>> Start Listed records

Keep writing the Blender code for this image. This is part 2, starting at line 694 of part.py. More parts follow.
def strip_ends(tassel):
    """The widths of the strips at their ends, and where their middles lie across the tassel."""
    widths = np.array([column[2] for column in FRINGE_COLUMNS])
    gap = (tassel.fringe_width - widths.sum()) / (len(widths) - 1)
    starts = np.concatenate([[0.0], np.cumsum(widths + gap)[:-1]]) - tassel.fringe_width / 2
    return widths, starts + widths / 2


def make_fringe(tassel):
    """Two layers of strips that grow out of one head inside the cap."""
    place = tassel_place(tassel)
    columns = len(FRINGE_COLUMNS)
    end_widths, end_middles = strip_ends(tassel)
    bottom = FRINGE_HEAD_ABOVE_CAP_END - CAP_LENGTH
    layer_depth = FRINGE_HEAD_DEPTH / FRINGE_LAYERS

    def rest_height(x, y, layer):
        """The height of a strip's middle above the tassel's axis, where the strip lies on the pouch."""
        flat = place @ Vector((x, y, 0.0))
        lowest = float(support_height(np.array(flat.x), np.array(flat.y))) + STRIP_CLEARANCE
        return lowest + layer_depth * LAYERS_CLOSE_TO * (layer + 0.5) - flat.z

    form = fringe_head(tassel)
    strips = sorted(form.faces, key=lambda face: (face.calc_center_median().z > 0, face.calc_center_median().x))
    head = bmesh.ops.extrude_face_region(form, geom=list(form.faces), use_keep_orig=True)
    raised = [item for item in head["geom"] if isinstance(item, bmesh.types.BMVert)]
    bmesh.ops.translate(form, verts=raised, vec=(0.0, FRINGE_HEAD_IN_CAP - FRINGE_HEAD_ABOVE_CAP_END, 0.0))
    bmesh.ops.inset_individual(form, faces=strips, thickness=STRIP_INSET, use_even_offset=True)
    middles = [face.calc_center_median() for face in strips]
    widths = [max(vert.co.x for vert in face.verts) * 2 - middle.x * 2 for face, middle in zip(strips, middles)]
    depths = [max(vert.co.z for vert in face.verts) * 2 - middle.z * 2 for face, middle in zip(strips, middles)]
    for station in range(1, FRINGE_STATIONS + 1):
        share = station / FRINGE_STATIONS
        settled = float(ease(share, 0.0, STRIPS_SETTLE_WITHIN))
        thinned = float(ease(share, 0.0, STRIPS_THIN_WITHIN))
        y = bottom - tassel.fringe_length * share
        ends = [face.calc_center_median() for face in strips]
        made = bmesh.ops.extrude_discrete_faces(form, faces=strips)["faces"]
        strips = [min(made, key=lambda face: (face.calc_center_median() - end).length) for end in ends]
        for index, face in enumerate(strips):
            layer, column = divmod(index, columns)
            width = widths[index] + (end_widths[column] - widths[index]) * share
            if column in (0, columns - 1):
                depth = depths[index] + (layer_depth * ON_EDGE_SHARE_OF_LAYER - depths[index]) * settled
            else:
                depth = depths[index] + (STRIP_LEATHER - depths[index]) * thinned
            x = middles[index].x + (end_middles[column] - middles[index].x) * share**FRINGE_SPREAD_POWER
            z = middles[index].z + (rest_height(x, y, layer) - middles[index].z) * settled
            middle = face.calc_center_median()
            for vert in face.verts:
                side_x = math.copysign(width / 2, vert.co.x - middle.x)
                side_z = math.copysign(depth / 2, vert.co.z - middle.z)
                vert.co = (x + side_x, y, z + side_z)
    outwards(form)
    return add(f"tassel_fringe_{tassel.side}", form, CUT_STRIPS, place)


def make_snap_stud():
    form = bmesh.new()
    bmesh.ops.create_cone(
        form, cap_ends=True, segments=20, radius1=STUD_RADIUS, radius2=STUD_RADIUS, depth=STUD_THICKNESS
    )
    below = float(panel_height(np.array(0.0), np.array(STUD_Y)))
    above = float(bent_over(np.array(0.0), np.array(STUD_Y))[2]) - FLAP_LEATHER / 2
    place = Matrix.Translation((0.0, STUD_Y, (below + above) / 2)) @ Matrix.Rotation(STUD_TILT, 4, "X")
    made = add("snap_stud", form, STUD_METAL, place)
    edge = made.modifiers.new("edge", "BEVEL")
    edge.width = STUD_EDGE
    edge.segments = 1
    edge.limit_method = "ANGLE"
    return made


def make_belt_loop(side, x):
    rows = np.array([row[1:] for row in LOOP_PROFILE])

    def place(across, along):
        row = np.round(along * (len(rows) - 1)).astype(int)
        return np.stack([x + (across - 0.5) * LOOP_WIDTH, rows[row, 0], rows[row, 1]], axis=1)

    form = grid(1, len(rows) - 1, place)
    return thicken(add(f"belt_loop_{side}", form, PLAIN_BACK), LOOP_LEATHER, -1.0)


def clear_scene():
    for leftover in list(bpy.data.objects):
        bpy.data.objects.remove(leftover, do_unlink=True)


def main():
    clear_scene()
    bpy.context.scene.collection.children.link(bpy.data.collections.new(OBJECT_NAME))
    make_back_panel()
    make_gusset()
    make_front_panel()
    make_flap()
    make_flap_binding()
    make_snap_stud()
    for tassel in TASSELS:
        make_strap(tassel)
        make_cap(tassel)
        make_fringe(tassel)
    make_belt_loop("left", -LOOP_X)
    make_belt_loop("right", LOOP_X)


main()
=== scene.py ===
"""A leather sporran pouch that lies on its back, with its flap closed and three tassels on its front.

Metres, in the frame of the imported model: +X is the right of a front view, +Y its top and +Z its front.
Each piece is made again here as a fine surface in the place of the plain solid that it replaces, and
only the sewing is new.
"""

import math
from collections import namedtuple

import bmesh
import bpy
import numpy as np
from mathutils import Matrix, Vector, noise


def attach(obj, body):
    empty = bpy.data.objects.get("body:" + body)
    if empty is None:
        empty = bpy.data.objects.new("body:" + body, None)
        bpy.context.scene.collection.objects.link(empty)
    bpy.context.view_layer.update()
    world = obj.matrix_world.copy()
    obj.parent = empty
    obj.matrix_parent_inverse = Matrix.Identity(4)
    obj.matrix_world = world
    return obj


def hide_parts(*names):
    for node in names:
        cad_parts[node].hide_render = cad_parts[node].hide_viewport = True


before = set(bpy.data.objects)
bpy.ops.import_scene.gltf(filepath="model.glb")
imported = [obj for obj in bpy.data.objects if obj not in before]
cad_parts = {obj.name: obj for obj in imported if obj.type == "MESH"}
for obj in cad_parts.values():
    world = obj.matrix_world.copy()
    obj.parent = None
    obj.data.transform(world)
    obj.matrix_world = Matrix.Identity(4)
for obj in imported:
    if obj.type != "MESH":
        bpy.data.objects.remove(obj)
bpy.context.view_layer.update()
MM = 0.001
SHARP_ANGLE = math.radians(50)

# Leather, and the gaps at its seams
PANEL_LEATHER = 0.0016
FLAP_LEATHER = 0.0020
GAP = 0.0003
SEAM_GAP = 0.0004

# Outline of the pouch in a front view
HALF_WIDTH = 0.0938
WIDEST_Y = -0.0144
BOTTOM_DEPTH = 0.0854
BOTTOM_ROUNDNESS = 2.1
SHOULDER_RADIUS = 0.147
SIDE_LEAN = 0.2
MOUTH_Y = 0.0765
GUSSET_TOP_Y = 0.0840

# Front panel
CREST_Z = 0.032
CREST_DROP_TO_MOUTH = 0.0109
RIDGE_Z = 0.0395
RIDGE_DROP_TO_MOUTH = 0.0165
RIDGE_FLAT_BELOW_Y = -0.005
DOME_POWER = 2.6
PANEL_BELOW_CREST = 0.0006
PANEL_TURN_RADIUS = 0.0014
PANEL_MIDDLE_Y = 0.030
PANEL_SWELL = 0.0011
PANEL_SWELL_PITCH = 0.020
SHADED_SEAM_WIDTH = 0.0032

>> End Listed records
>> Start Listed records

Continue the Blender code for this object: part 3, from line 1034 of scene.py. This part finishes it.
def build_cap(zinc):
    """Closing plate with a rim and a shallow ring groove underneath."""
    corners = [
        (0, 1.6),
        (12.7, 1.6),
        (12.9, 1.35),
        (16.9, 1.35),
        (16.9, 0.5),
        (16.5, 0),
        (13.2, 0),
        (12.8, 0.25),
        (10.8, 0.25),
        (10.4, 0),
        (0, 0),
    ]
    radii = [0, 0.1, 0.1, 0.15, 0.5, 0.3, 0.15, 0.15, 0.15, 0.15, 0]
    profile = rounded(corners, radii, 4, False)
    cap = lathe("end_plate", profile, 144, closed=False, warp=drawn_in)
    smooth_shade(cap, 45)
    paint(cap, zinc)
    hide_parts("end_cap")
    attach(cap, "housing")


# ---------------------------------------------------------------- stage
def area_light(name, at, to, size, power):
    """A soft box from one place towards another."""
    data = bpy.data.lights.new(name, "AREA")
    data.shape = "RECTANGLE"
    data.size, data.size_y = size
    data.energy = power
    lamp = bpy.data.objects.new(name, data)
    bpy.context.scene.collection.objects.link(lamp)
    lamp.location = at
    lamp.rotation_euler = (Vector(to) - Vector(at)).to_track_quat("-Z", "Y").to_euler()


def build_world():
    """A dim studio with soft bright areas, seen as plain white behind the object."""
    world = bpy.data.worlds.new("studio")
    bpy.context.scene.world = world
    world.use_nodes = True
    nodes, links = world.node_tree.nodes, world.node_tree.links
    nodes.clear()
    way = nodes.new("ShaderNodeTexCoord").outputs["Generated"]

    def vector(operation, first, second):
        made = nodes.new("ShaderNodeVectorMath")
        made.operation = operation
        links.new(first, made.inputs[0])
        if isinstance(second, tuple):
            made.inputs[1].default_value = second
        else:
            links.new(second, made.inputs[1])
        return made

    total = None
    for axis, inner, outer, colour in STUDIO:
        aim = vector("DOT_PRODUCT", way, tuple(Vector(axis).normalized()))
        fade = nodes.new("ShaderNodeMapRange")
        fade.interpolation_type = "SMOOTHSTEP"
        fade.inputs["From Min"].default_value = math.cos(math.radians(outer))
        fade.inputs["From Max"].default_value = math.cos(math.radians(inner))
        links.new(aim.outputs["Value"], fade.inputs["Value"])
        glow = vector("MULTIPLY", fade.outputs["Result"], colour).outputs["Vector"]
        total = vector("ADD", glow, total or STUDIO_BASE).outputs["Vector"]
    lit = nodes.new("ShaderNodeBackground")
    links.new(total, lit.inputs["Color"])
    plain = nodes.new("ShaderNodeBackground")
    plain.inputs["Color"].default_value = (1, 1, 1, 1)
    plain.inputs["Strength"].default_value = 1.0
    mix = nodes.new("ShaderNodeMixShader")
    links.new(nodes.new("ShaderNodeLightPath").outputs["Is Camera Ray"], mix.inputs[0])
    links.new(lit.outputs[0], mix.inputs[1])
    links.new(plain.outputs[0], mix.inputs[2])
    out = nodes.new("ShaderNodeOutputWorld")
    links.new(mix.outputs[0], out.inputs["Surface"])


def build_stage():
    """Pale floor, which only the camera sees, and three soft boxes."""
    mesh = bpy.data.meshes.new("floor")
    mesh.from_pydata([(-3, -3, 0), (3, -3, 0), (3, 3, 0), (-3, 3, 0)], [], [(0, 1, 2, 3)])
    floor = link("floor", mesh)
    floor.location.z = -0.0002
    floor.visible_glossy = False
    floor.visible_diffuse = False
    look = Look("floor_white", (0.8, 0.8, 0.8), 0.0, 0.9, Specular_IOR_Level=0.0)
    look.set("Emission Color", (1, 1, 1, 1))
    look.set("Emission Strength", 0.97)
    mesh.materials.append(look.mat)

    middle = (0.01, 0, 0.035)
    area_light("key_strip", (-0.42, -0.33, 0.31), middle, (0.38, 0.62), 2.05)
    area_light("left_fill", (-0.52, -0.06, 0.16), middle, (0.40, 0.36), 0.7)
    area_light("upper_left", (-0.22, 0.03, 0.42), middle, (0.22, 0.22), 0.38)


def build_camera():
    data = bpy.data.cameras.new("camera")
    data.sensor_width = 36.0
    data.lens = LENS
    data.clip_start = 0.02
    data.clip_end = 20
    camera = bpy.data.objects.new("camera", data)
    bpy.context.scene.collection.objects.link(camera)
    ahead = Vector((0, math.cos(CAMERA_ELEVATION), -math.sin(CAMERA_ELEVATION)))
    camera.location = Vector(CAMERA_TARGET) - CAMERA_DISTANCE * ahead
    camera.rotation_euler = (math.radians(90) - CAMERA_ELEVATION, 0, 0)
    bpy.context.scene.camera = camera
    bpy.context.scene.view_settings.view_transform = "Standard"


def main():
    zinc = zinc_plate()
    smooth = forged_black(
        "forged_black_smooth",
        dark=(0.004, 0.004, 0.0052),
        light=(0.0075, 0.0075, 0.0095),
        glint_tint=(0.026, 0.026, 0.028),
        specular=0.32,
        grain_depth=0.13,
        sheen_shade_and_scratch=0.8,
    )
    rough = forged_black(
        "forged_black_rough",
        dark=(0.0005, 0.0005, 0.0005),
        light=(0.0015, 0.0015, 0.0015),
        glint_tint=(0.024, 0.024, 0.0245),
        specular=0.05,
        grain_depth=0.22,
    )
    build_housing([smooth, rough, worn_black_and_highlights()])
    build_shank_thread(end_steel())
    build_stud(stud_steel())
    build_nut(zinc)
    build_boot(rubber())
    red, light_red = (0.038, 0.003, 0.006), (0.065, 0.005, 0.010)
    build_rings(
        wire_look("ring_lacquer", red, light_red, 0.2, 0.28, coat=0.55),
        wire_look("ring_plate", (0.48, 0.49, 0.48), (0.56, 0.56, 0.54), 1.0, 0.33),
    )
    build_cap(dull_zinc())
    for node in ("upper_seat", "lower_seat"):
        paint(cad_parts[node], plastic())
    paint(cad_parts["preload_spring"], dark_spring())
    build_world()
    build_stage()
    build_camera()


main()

>> End Listed records
>> Start Listed records

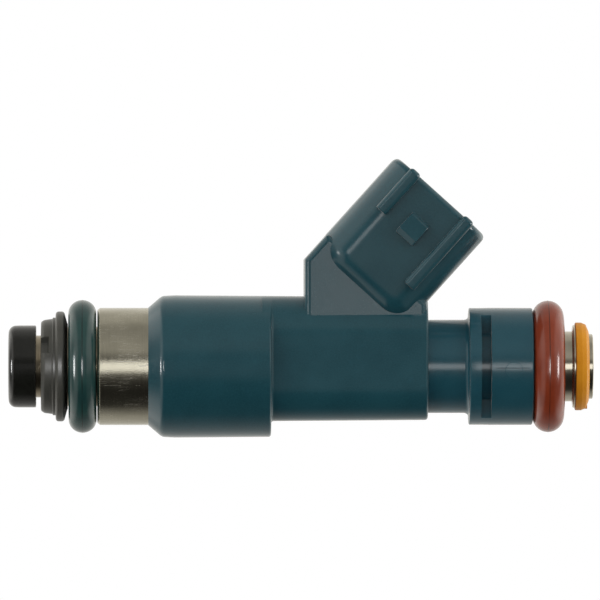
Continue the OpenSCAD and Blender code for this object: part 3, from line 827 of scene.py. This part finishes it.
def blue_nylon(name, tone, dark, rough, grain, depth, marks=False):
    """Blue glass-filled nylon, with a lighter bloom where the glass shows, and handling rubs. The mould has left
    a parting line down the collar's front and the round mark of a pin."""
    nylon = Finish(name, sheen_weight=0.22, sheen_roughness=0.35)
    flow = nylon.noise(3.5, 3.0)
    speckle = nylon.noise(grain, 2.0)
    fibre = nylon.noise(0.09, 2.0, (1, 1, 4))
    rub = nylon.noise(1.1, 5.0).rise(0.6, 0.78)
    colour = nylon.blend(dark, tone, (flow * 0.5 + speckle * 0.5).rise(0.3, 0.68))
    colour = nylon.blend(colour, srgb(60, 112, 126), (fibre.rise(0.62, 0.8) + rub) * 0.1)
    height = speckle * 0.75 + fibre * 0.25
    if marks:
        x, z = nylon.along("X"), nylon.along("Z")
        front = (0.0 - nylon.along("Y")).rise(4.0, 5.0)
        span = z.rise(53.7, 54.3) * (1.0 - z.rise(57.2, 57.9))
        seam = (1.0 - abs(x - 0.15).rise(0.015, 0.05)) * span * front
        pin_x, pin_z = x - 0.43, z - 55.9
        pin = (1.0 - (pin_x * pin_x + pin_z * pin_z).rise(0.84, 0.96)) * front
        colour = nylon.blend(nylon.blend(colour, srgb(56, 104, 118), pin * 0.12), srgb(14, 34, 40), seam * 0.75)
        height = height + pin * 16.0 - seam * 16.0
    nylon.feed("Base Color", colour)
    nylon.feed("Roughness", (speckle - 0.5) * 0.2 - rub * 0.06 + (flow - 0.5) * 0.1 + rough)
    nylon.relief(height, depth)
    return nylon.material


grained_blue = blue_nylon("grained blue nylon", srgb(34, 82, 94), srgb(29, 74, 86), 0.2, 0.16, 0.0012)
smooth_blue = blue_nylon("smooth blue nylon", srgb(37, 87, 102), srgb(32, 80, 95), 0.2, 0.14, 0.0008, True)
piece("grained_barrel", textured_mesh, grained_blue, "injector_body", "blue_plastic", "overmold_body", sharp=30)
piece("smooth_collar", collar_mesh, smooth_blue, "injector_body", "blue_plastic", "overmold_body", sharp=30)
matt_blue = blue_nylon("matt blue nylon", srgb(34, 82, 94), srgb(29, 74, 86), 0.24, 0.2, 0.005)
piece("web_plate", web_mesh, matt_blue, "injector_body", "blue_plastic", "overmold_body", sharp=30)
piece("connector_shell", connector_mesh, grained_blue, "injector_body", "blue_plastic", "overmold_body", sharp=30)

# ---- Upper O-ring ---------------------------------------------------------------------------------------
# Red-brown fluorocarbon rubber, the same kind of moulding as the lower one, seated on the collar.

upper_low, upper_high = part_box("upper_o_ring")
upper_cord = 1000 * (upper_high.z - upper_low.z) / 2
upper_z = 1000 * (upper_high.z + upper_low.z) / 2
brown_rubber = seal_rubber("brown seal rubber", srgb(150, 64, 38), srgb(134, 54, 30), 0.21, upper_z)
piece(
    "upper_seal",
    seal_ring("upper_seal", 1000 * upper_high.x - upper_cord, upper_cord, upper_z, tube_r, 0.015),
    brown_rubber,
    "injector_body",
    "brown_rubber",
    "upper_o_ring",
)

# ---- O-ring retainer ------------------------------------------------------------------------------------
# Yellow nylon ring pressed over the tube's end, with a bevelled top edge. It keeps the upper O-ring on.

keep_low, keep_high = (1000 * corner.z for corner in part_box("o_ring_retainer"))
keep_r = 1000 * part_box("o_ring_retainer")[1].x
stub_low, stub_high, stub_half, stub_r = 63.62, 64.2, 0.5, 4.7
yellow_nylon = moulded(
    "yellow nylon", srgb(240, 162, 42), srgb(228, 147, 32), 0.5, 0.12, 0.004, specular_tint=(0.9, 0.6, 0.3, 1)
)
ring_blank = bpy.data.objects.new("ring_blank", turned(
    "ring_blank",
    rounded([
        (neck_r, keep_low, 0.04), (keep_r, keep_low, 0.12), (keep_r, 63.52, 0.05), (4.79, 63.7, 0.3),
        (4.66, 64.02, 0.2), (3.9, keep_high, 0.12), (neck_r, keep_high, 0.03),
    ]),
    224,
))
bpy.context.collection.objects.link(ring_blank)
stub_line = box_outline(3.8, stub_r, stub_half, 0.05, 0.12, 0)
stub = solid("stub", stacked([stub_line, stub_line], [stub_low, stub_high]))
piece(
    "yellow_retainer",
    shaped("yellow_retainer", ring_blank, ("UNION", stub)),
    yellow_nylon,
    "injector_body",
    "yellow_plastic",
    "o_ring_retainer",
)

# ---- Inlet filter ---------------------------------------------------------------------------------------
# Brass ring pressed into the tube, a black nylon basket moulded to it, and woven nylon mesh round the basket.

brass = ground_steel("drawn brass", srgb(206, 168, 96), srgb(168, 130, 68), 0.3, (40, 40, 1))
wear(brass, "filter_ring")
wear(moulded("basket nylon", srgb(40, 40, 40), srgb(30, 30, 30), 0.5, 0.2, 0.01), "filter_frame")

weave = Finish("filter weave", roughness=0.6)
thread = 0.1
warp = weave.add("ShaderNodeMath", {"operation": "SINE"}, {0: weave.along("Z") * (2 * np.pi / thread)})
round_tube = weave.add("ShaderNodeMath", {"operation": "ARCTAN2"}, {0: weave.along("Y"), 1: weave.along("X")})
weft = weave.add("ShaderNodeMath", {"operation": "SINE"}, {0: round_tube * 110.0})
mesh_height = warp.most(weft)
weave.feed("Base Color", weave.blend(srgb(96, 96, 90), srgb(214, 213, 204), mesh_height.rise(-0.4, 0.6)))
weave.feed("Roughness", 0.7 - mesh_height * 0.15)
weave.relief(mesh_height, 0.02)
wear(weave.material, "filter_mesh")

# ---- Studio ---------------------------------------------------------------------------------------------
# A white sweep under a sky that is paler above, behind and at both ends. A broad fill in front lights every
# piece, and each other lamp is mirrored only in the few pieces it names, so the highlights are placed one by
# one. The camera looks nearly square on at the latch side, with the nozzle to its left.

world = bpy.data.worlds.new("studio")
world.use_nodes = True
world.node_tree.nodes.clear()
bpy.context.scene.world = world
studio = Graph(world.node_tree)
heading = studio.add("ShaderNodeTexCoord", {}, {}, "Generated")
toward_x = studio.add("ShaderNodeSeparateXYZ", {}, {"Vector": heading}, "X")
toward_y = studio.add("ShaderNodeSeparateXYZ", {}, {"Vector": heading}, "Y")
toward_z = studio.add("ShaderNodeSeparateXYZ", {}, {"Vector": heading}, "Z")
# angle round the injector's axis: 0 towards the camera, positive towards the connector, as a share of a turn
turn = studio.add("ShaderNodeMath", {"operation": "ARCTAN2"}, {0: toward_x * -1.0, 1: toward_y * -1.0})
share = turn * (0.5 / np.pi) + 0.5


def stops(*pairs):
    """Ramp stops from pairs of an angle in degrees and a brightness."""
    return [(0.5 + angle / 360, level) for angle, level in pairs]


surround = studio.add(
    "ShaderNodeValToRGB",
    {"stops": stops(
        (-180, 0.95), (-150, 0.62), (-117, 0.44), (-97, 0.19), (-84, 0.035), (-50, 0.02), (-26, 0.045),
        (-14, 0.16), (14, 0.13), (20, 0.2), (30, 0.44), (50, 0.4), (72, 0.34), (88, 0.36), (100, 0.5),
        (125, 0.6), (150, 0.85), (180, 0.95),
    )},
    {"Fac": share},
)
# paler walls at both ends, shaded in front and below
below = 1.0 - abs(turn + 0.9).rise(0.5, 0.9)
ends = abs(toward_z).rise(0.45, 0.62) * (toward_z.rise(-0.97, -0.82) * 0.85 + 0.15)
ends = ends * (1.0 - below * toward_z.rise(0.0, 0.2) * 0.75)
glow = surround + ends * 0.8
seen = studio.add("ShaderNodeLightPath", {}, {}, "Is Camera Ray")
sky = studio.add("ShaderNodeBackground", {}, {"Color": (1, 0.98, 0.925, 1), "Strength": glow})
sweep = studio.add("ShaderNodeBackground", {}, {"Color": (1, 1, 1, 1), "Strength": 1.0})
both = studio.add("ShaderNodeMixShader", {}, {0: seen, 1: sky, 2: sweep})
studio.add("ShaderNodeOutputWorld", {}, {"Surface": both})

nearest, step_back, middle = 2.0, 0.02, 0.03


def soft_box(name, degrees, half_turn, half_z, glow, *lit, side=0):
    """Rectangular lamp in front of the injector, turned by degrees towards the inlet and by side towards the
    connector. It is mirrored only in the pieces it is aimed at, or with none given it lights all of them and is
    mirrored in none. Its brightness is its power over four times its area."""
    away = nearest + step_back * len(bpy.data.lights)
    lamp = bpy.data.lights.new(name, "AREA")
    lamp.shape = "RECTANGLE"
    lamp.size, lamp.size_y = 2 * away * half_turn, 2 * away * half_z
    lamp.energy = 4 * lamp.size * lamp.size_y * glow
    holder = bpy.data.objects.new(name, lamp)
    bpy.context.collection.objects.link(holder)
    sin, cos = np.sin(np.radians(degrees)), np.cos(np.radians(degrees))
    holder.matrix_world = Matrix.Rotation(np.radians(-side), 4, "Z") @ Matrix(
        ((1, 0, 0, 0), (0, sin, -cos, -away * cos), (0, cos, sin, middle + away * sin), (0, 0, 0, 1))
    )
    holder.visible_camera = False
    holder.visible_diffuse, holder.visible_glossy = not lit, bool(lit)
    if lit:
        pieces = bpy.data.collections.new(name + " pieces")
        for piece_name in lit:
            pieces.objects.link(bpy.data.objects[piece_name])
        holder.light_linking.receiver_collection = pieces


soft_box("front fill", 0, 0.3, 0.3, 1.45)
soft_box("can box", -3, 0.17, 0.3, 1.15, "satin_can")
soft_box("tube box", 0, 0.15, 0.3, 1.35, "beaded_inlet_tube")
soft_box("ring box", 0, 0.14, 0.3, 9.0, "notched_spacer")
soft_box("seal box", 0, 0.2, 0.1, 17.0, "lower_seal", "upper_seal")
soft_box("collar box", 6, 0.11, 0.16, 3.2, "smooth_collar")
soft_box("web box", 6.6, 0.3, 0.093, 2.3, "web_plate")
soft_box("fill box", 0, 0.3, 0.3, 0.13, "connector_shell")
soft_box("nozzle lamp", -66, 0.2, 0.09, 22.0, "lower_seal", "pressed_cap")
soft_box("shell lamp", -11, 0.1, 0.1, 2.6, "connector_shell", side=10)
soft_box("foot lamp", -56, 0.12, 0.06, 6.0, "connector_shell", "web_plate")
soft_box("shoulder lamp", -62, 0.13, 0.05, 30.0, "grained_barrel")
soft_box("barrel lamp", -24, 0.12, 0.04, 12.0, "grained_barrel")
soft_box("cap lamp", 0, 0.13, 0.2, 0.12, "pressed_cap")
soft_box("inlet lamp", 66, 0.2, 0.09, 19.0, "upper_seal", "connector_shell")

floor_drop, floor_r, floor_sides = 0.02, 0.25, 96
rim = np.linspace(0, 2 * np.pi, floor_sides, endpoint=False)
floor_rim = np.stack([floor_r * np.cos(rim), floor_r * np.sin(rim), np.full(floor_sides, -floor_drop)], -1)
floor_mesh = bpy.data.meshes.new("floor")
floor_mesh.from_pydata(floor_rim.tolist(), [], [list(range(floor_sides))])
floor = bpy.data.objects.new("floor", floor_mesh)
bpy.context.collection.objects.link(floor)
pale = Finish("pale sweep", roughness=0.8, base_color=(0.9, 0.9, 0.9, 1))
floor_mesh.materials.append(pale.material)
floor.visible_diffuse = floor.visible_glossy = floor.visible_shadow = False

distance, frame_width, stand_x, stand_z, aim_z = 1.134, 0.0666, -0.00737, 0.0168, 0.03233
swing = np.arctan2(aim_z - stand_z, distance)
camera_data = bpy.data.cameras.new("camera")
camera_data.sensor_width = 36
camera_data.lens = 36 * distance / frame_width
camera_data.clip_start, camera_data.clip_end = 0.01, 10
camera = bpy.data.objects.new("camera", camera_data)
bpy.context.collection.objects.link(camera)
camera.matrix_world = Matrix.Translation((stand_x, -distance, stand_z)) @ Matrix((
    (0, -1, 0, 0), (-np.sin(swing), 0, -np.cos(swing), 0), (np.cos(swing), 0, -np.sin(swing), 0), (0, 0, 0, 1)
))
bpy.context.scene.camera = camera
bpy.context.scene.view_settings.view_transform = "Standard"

>> End Listed records

Instruction: Reproduce, exactly as written, the stretch of lines whose first line is the one with "Keep writing the" and whose last line is the one with "return lowest +".

Task result:
Keep writing the Blender code for this image. This is part 2, starting at line 694 of part.py. More parts follow.
def strip_ends(tassel):
    """The widths of the strips at their ends, and where their middles lie across the tassel."""
    widths = np.array([column[2] for column in FRINGE_COLUMNS])
    gap = (tassel.fringe_width - widths.sum()) / (len(widths) - 1)
    starts = np.concatenate([[0.0], np.cumsum(widths + gap)[:-1]]) - tassel.fringe_width / 2
    return widths, starts + widths / 2


def make_fringe(tassel):
    """Two layers of strips that grow out of one head inside the cap."""
    place = tassel_place(tassel)
    columns = len(FRINGE_COLUMNS)
    end_widths, end_middles = strip_ends(tassel)
    bottom = FRINGE_HEAD_ABOVE_CAP_END - CAP_LENGTH
    layer_depth = FRINGE_HEAD_DEPTH / FRINGE_LAYERS

    def rest_height(x, y, layer):
        """The height of a strip's middle above the tassel's axis, where the strip lies on the pouch."""
        flat = place @ Vector((x, y, 0.0))
        lowest = float(support_height(np.array(flat.x), np.array(flat.y))) + STRIP_CLEARANCE
        return lowest + layer_depth * LAYERS_CLOSE_TO * (layer + 0.5) - flat.z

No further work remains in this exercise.